A rare and expensive art book is about to gain much wider exposure: a reissue of the cult favourite Codex Seraphinianus, first published in 1981, hits bookstands, virtual and otherwise, next week. The new edition is published by the Italian house Rizzoli, and will cost $125 in stores, only $75 on Amazon. (Older editions can cost well over $1,000.)

Possibly the strangest book ever made, the Codex Seraphinianus is an encyclopedia of an imaginary world, with illegible calligraphy – it is written in an alphabet no one can understand – and surreal drawings of odd beasts and machines. It was created by an Italian artist and avant-gardist industrial designer named Luigi Serafini (its title means literally the Serafini Book). He responds cryptically to inquiries about the meaning of the text, and his website is just a blank page.

The beasts in his drawings are often hybrids – people morphing into alligators, fruits that look like sex toys – and the machines, made of boxes, wire and body parts, have no clear purpose. There are a few gruesome medical experiments, the stuff of codeine dreams.

The style of illustration is reminiscent of a lot of trippy psychedelic art – particularly of the 1973 animated movie Fantastic Planet. There are echoes of The Yellow Submarine. But it also has a medieval feel to it, an illuminated-manuscript feel, due to the loopy, archaic-looking calligraphy and to the nightmarish Hieronymus Bosch metamorphoses it portrays.

It can also be seen as a kind of parody of the Voynich manuscript, a famously weird illustrated book from the late Renaissance. That book is also a collection of drawings, mostly of plants but also of uninterpretable astronomical and medical diagrams, and its text is also written in a code that no cryptographer has been able to decipher. It may be a hoax, it may be evidence of glossolalia. Its creepy mystery has endeared it to legions of conspiracy theorists and amateur historians.

So has the Codex Seraphinianus – it attracts mathematicians and nutbars alike. A woman writes a blog saying that the meaning of the text came to her during a hallucinatory episode of meningitis, and promises to translate it. Serafini himself has said it was revealed to him by a stray white cat, who guided him telepathically as he wrote.

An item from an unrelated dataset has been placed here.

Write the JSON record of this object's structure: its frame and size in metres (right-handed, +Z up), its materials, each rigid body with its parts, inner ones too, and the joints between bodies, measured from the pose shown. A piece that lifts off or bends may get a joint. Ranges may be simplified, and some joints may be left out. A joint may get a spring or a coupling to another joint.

In other words, it's not clear if this is surrealist art or, as it's politely phrased, "outsider art," the art of actual madness. Elaborately constructed but not entirely coherent fantasy worlds recur in most famous outsider art. Compare In the Realms of the Unreal, the 15,000 page collage-book compiled over 43 years by a reclusive janitor called Henry Darger (and made famous largely by a documentary of the same name). It documents the military campaigns of the Vivian Girls, an androgynous race of children possibly inspired by magazine illustrations of the 1930s. It represents a purely internal landscape, the fantasy world of its author, and was not shared with anyone in his lifetime.

The line between high art and outsider art is not at all clear. Consider the fantastic worlds of British artist Paul Noble, who was short-listed for the Turner Prize in 2012. His huge and minutely detailed pencil drawings are of an imaginary city called Nobson Newtown, a scary place of mazes and geometric shantytowns and blobs of excrement everywhere. In 1998, Noble wrote a guide book to his town that described its history and industry. It's a richly imagined place. But the drawings, with their obsessive textures, look a lot like schizophrenic art.

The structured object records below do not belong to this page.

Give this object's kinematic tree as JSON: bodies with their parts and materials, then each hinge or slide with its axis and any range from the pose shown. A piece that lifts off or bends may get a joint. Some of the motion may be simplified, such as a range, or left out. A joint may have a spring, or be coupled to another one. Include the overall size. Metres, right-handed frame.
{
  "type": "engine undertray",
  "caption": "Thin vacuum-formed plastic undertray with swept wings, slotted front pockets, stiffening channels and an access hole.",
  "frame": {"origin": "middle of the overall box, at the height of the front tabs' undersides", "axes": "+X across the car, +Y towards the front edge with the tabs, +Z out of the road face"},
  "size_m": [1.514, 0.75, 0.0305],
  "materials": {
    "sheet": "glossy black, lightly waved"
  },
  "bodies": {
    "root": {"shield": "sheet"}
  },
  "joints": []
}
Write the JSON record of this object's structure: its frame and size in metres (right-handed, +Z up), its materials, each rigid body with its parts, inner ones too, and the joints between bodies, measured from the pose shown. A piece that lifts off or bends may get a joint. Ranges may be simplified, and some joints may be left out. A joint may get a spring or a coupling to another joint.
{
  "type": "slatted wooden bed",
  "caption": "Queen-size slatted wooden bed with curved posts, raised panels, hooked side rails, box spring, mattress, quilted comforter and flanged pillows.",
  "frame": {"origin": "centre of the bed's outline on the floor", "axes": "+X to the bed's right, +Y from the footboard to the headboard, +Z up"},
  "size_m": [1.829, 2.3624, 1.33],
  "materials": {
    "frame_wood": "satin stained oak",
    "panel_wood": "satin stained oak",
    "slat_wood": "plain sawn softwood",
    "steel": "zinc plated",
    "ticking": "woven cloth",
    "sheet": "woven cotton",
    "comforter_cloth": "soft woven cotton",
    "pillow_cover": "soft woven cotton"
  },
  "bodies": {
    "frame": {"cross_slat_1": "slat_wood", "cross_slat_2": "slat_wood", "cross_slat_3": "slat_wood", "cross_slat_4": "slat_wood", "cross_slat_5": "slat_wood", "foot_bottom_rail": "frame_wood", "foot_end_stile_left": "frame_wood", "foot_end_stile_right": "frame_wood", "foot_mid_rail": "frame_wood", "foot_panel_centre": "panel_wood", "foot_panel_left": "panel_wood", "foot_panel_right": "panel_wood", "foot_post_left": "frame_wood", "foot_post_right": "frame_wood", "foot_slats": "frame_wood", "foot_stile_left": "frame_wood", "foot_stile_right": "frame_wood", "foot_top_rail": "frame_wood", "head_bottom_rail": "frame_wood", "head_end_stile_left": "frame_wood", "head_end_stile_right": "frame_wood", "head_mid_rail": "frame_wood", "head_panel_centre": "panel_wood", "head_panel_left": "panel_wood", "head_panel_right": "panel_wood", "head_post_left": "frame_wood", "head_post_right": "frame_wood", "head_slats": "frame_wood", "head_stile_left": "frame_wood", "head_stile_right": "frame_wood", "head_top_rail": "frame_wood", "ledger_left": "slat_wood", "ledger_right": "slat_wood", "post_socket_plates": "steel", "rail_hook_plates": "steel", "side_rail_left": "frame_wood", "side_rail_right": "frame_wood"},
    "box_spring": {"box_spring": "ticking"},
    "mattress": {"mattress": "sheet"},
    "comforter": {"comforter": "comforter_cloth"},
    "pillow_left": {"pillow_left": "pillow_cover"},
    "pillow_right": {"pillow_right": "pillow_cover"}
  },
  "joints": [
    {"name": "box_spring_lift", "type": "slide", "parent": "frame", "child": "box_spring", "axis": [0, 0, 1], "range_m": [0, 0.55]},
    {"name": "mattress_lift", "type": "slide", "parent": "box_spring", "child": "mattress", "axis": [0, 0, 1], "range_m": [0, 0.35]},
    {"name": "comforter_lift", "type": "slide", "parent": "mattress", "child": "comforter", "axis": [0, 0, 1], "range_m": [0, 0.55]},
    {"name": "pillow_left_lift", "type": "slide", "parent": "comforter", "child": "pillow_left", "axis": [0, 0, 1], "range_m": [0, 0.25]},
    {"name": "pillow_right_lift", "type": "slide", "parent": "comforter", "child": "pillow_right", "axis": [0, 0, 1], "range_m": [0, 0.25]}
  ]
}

Detailed architectural drawings in particular seem to fascinate those whose psyches aren't quite like most people's or whose art is a private, hidden endeavour. The U.S. "outsider" artist Achilles Rizzoli, for example, (no relation to the Italian publisher) drew hundreds of imaginary buildings meant to represent people he knew (his mother appears as a cathedral) and they were only discovered after his death. The London artist Stephen Wiltshire, who is autistic, draws vast, lifelike cityscapes, working from what appears to be a photographic memory. Most of these examples share an obsession with fine surface detail.

It doesn't really matter if Luigi Serafini is mad or not; he is producing images of madness that strangely thrill and comfort a vast sane public. For what is any art but complete fantasy?